| Required task |
Consider the listing below. Extract exactly the lines from the line containing "for item in" to the line containing "Vector(map(max, high, point))", both included.
## begin Listed records
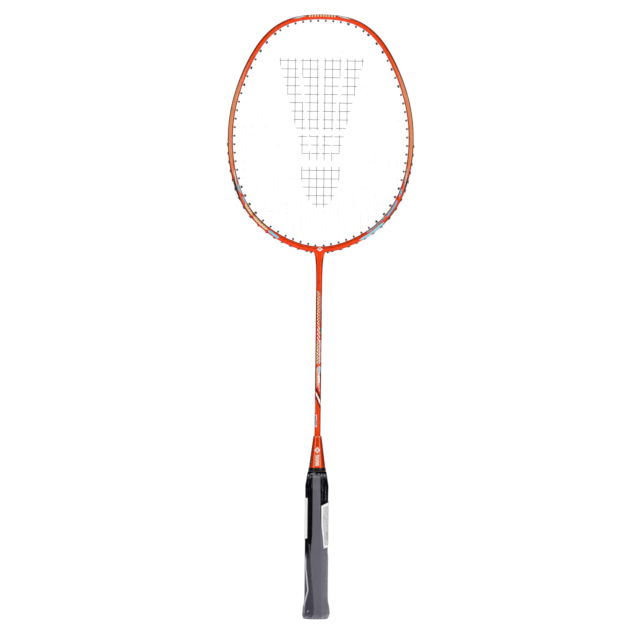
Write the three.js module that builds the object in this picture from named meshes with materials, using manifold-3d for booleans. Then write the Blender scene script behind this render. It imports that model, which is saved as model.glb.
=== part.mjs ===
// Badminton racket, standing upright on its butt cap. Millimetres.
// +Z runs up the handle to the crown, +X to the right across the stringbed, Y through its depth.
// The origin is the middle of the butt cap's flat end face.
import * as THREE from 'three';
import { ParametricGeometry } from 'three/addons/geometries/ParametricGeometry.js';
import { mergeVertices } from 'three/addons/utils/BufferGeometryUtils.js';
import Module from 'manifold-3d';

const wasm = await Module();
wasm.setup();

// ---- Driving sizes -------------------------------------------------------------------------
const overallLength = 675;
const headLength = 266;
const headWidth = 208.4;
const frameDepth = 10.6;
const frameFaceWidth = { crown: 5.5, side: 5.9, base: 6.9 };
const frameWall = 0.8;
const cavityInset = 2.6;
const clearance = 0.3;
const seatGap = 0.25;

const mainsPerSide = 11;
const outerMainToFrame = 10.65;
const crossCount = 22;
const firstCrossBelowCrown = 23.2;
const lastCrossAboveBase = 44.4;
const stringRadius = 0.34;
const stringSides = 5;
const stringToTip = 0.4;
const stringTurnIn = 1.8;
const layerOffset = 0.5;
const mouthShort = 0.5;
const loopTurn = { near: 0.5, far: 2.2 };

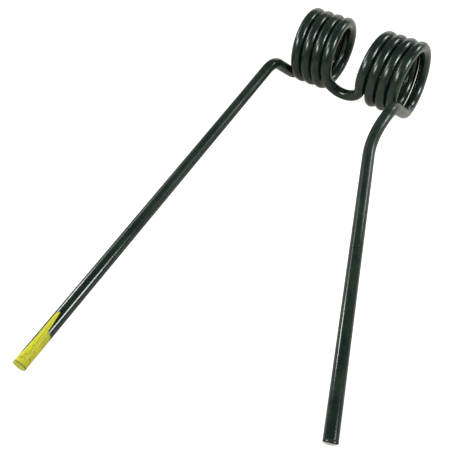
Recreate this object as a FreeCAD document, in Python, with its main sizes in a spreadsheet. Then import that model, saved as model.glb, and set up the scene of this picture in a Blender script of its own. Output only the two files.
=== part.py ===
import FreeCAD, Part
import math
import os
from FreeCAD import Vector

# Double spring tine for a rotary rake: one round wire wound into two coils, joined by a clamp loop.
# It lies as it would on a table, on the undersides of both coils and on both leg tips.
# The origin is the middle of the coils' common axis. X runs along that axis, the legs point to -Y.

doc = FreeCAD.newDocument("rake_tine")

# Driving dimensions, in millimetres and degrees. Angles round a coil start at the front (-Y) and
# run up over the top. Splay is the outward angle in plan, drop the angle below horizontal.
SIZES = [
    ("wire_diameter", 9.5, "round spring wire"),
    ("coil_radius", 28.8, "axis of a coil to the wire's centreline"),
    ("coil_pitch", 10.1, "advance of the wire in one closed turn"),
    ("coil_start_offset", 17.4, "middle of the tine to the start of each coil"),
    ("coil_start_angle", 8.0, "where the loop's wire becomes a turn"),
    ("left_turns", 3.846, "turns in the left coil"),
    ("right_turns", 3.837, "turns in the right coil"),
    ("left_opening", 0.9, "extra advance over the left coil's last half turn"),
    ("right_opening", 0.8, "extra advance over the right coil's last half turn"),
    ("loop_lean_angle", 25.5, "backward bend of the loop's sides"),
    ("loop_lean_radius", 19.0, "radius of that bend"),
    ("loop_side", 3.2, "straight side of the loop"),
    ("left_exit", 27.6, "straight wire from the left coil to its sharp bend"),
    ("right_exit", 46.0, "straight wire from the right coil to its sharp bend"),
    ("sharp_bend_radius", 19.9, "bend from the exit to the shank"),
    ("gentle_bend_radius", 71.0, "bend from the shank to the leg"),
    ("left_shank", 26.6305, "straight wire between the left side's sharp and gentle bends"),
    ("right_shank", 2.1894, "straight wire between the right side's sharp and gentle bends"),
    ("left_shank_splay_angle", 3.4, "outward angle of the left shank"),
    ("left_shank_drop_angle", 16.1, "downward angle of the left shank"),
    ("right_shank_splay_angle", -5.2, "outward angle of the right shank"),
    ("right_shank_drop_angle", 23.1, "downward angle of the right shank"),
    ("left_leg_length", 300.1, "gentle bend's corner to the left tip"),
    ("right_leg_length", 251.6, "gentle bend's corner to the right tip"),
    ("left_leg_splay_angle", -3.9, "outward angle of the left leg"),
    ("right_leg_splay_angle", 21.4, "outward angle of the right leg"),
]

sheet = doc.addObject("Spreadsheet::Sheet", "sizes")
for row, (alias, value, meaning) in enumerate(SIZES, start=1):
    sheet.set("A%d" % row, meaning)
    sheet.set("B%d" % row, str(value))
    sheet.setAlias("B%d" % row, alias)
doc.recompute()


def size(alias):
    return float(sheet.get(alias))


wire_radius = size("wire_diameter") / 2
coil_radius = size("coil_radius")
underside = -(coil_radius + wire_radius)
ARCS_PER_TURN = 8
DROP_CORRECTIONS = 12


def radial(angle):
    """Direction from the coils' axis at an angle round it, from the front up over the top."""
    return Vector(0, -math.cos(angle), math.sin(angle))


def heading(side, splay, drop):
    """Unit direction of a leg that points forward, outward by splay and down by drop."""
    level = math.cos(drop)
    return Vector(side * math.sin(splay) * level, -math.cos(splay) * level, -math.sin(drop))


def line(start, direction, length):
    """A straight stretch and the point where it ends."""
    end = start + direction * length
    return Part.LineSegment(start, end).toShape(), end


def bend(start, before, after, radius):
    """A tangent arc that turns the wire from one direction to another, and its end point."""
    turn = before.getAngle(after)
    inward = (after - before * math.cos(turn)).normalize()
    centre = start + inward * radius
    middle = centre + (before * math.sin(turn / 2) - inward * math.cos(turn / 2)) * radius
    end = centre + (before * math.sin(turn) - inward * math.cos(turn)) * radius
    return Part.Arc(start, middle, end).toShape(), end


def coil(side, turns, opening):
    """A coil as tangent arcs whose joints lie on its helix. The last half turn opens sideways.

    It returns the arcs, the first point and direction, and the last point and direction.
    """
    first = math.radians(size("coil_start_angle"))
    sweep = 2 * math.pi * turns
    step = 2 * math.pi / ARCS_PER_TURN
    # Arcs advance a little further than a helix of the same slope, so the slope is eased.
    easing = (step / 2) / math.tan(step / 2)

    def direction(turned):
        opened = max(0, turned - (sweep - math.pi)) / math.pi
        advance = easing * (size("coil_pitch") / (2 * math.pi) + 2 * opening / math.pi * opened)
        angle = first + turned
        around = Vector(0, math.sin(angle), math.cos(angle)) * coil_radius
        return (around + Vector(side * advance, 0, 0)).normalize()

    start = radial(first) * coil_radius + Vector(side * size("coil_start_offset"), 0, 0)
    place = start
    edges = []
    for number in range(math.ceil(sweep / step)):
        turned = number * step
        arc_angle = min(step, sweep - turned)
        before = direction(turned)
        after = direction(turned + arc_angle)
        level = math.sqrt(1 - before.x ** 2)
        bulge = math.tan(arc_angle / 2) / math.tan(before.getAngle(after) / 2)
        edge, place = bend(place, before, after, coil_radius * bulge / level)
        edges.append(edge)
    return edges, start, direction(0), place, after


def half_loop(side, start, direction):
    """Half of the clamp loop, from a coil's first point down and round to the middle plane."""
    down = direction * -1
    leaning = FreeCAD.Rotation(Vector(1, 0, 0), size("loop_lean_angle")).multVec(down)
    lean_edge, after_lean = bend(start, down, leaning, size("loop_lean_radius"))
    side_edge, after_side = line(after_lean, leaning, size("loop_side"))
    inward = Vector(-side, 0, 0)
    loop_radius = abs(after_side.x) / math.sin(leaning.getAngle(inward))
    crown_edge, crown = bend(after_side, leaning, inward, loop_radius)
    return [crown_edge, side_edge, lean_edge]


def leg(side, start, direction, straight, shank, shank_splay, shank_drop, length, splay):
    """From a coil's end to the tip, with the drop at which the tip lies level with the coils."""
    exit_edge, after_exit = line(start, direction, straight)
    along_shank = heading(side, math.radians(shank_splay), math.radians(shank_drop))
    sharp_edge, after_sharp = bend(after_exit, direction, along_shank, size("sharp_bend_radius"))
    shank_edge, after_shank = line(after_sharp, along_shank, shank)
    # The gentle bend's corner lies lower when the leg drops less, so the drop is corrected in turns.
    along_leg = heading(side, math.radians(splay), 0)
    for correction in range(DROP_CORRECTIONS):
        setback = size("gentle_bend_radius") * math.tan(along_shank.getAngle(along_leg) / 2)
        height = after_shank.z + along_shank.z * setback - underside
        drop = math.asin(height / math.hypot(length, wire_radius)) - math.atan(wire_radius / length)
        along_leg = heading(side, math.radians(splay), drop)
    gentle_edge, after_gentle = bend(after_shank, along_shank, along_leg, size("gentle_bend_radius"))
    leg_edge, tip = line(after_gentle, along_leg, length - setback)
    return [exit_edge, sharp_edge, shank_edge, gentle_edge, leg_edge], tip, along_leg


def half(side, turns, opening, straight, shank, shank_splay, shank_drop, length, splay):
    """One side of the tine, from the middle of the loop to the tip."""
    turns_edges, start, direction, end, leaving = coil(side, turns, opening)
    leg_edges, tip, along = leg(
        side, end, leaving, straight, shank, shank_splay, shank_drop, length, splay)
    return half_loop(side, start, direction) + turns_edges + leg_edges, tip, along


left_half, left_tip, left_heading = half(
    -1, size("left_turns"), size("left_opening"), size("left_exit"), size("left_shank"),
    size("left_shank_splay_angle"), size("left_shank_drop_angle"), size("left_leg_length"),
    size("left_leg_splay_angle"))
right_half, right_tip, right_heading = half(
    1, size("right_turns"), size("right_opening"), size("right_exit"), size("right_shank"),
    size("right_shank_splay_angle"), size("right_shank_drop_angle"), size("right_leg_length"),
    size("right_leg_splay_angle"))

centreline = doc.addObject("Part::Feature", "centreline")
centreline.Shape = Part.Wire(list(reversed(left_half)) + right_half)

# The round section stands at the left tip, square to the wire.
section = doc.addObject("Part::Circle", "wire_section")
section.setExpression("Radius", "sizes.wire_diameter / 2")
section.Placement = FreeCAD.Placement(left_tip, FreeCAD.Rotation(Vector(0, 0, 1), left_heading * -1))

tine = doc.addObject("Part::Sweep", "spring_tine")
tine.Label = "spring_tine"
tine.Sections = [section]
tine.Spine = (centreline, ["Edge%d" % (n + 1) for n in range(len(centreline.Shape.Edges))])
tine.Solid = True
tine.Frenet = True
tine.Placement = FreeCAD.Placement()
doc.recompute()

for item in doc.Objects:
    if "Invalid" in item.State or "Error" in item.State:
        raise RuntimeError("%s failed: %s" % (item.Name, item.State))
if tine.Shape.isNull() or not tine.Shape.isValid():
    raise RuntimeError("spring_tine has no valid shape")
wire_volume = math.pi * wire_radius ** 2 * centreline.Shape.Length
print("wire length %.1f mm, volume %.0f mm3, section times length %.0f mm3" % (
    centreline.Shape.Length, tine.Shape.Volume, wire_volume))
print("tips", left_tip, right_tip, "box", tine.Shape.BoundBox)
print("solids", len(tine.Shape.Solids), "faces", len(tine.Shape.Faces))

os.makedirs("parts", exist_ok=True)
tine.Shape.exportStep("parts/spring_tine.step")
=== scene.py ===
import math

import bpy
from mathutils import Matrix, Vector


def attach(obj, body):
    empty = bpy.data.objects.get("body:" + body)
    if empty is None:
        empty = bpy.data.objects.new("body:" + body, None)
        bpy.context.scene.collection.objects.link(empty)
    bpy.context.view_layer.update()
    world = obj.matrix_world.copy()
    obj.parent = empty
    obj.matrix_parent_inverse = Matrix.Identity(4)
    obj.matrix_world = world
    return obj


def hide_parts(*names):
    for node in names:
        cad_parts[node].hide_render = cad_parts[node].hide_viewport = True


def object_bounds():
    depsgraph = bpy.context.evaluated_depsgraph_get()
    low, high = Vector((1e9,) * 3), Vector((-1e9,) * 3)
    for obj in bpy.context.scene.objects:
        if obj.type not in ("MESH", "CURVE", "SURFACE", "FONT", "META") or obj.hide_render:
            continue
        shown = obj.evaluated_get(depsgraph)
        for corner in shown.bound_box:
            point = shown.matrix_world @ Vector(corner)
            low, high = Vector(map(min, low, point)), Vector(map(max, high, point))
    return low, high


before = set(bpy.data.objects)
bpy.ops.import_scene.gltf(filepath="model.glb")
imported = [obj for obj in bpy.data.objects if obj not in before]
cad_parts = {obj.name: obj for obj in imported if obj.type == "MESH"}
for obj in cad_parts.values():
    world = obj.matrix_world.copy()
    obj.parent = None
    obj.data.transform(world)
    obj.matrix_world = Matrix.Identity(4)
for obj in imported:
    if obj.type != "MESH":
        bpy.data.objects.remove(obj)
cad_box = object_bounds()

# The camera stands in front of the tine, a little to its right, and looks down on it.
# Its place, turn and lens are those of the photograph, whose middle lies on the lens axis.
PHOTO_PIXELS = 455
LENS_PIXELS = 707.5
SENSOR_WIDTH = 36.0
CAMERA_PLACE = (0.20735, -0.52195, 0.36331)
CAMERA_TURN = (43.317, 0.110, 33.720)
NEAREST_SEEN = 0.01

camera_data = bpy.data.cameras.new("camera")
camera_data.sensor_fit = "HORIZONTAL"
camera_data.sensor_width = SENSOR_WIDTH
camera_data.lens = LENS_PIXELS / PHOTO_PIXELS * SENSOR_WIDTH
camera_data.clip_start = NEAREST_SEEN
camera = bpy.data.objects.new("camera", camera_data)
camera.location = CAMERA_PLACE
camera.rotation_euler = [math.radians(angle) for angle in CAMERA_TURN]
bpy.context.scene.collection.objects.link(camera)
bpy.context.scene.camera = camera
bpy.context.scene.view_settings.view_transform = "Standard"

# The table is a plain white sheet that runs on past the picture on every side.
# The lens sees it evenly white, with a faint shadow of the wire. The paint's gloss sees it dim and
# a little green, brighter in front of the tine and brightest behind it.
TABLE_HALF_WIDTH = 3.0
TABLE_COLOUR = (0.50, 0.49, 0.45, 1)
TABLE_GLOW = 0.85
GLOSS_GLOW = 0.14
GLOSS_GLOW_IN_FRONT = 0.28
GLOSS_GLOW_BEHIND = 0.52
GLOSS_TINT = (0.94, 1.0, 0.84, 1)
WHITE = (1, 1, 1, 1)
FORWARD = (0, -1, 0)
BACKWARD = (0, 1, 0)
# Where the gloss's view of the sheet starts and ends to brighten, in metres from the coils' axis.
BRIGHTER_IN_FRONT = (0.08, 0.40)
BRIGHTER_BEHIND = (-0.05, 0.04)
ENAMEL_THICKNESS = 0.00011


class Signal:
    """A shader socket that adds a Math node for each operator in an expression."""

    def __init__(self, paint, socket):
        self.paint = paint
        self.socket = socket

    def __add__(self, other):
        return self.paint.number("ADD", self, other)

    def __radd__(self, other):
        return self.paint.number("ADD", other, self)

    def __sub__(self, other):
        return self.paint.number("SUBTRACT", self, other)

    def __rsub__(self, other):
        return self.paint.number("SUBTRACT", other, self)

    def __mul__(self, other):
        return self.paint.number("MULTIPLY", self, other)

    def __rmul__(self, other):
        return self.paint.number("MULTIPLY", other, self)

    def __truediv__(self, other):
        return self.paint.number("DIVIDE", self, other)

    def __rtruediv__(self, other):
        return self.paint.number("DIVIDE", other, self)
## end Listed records
| Task response |
for item in doc.Objects:
    if "Invalid" in item.State or "Error" in item.State:
        raise RuntimeError("%s failed: %s" % (item.Name, item.State))
if tine.Shape.isNull() or not tine.Shape.isValid():
    raise RuntimeError("spring_tine has no valid shape")
wire_volume = math.pi * wire_radius ** 2 * centreline.Shape.Length
print("wire length %.1f mm, volume %.0f mm3, section times length %.0f mm3" % (
    centreline.Shape.Length, tine.Shape.Volume, wire_volume))
print("tips", left_tip, right_tip, "box", tine.Shape.BoundBox)
print("solids", len(tine.Shape.Solids), "faces", len(tine.Shape.Faces))

os.makedirs("parts", exist_ok=True)
tine.Shape.exportStep("parts/spring_tine.step")
=== scene.py ===
import math

import bpy
from mathutils import Matrix, Vector


def attach(obj, body):
    empty = bpy.data.objects.get("body:" + body)
    if empty is None:
        empty = bpy.data.objects.new("body:" + body, None)
        bpy.context.scene.collection.objects.link(empty)
    bpy.context.view_layer.update()
    world = obj.matrix_world.copy()
    obj.parent = empty
    obj.matrix_parent_inverse = Matrix.Identity(4)
    obj.matrix_world = world
    return obj


def hide_parts(*names):
    for node in names:
        cad_parts[node].hide_render = cad_parts[node].hide_viewport = True


def object_bounds():
    depsgraph = bpy.context.evaluated_depsgraph_get()
    low, high = Vector((1e9,) * 3), Vector((-1e9,) * 3)
    for obj in bpy.context.scene.objects:
        if obj.type not in ("MESH", "CURVE", "SURFACE", "FONT", "META") or obj.hide_render:
            continue
        shown = obj.evaluated_get(depsgraph)
        for corner in shown.bound_box:
            point = shown.matrix_world @ Vector(corner)
            low, high = Vector(map(min, low, point)), Vector(map(max, high, point))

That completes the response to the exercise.